● TASK TO CARRY OUT: Without altering anything, output the material below.

● RECORDED INFORMATION:
************
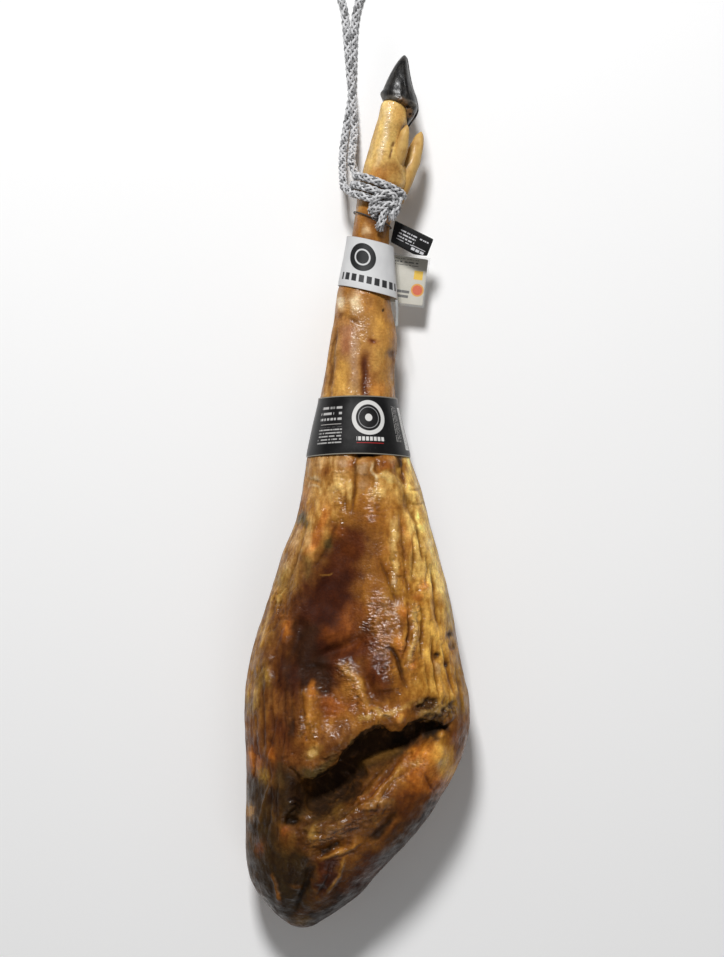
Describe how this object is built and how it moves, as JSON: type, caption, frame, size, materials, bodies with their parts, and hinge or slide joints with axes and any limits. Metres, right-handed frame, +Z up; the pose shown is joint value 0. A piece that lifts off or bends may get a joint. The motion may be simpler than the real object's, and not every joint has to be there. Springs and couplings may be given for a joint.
{
  "type": "cured ham",
  "caption": "Whole bone-in cured ham leg with hoof, lying on its skin side, with a doubled rope loop tied round the shank, two label bands, a hang tag and a pouched card.",
  "frame": {"origin": "on the resting surface, under the middle of the ham's own box without its free rope loop", "axes": "+Y from the rump to the hoof, +Z up through the meat side, +X to the heel side of the leg"},
  "size_m": [0.2199, 0.9759, 0.1283],
  "materials": {
    "cured_meat": "oily cured rind and dried muscle: golden brown, glossy where fat has melted over it",
    "hoof_horn": "near-black horn with a low polish and a worn pale rim",
    "amber_horn": "amber skin over small horn tips, satin",
    "white_card": "white coated card, satin",
    "black_card": "black laminated card, glossy",
    "beige_card": "pale beige printed card, matt",
    "clear_film": "thin clear plastic film",
    "braided_rope": "braided synthetic cord in white, grey and near-black yarns",
    "black_cord": "thin dark elastic cord",
    "grey_plastic": "plain grey plastic strap"
  },
  "bodies": {
    "root": {"ham_leg": "cured_meat", "hoof_claw_upper": "hoof_horn", "hoof_claw_lower": "hoof_horn", "dewclaw_upper": "amber_horn", "dewclaw_lower": "amber_horn", "white_sleeve": "white_card", "black_band": "black_card", "rope_loop": "braided_rope", "rope_wrap_upper": "braided_rope", "rope_wrap_lower": "braided_rope", "rope_knot": "braided_rope", "tag_cord": "black_cord", "black_tag": "black_card", "info_card": "beige_card", "clear_pouch": "clear_film", "seal_strap": "grey_plastic"}
  },
  "joints": []
}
************
● TASK OUTPUT:
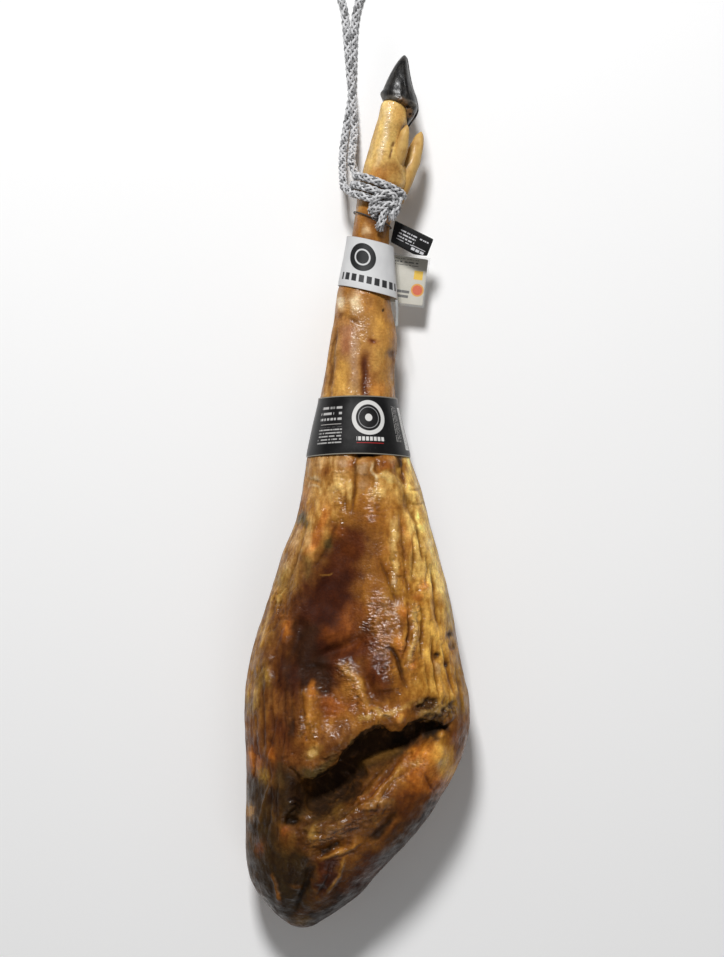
Describe how this object is built and how it moves, as JSON: type, caption, frame, size, materials, bodies with their parts, and hinge or slide joints with axes and any limits. Metres, right-handed frame, +Z up; the pose shown is joint value 0. A piece that lifts off or bends may get a joint. The motion may be simpler than the real object's, and not every joint has to be there. Springs and couplings may be given for a joint.
{
  "type": "cured ham",
  "caption": "Whole bone-in cured ham leg with hoof, lying on its skin side, with a doubled rope loop tied round the shank, two label bands, a hang tag and a pouched card.",
  "frame": {"origin": "on the resting surface, under the middle of the ham's own box without its free rope loop", "axes": "+Y from the rump to the hoof, +Z up through the meat side, +X to the heel side of the leg"},
  "size_m": [0.2199, 0.9759, 0.1283],
  "materials": {
    "cured_meat": "oily cured rind and dried muscle: golden brown, glossy where fat has melted over it",
    "hoof_horn": "near-black horn with a low polish and a worn pale rim",
    "amber_horn": "amber skin over small horn tips, satin",
    "white_card": "white coated card, satin",
    "black_card": "black laminated card, glossy",
    "beige_card": "pale beige printed card, matt",
    "clear_film": "thin clear plastic film",
    "braided_rope": "braided synthetic cord in white, grey and near-black yarns",
    "black_cord": "thin dark elastic cord",
    "grey_plastic": "plain grey plastic strap"
  },
  "bodies": {
    "root": {"ham_leg": "cured_meat", "hoof_claw_upper": "hoof_horn", "hoof_claw_lower": "hoof_horn", "dewclaw_upper": "amber_horn", "dewclaw_lower": "amber_horn", "white_sleeve": "white_card", "black_band": "black_card", "rope_loop": "braided_rope", "rope_wrap_upper": "braided_rope", "rope_wrap_lower": "braided_rope", "rope_knot": "braided_rope", "tag_cord": "black_cord", "black_tag": "black_card", "info_card": "beige_card", "clear_pouch": "clear_film", "seal_strap": "grey_plastic"}
  },
  "joints": []
}